Molecular Modeling of Gas Hydrates


  • Matthew Evans


Trapping of gas molecules is the essential step in surface chemistry. Interactions of molecules with ice surfaces are specially interesting for atmospheric chemistry. Experiments have suggested that different gas, like carbon monoxide, carbon-di-oxide, methane, nitrogen oxide, and ideal gasses like helium, xenon, krypton, etc, can penetrate ice and form a gas hydrate compound. This compound is defined as a gas molecule entrapped in a hydrogen-bonded water cage. Gas hydrates are abundant in deep water ocean sediments, near seafloor, in permafrost regions, and in interstellar mediums.

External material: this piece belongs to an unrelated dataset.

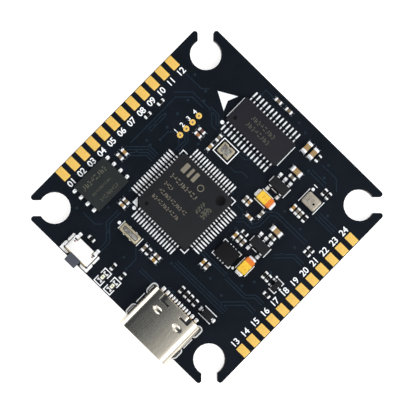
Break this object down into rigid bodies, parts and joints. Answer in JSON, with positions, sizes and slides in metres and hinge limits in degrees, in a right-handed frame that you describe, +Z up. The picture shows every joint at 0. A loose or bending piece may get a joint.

In the current study we will consider different size water clusters (H2O)12-30 and entrapment of different gas molecules inside these clusters. We will investigate the structural deformation/reorganization of the water molecules in the water clusters by entrapment of different gas molecules. Matlab for coding, Gaussian for calculations and Avogadro for visualization will be used. Several different level of theory for calculation such as, MP2 and DFT (BLYP and/or B3LYP) and Pople type basis set such as, 6-31g** , 6-311++g** and/or Dunning basis sets, like cc-pVDZ, aug-cc-pVDZ etc will be considered for this research project.